Be ready when it’s your turn. After a few battles, you’ll get the gist! 

3. Narrate your actions

Narrating your adventure is a huge part of DnD. Not only does it add personal flair and excitement to the game, but it also gives your buddies cues on what to do next. Lead your partners into their next move! 

Narrating also lets your DM know exactly what you want to do, so they can react and defend appropriately. 

Don’t say: “I attack.” Say “I punch him in the jaw.” 

Don’t say: “I go outside.” Say “I go outside and look for the nearest market.”

When you’re narrating killing blows, it’s especially important to try your best at describing the action! Your party has fought hard to take down a foe and demands satisfaction.
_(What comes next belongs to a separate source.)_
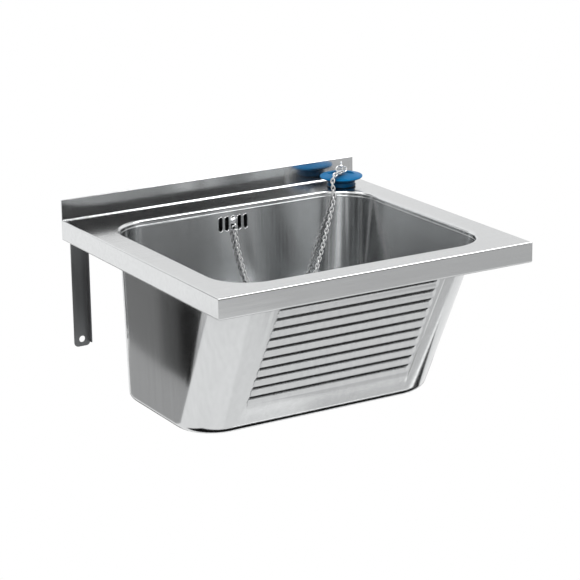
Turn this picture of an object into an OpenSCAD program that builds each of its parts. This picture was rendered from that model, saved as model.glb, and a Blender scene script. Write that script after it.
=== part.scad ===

Don’t say: “I kill her.” Say “I get a running start, jump off the wall, and bring my ax down straight between the eyes!”

4. Know your Dice

There are 6 types of dice in DnD: d20, d12, d10, d8, d6, and d4. The numbers mean how many sides the dice has. 

Generally, the d4, d6, d8, d10 and d12 are used to determine:

  • Weapons damage
  • Attack damage
  • Spell damage
  • Healing amounts

The bigger the dice, the bigger the damage (or healing). You’ll often roll multiples of the lower dice. All your abilities are attached to certain dice. Remember them!

  • The classic d20 is used to see if actions succeed, whether you’re fighting, exploring, or using all your neat 5e tools. Do you hit your enemy? Do you lockpick the door?

Important: Get your own set of lucky dice!

5. Take Notes

As your campaign goes on, the details will pile up, and so will the cast of characters. You’re not going to remember what that shiny blue diamond is for, or the name of the shady figure who lives in the manor atop the hill. Your DM will expect you to know about major details, so have them at the ready.

You can also jot down pointers for your character development. Write down people you want to get revenge on, items you want to track down, or rumors you want to explore. Think of it as your own personal diary.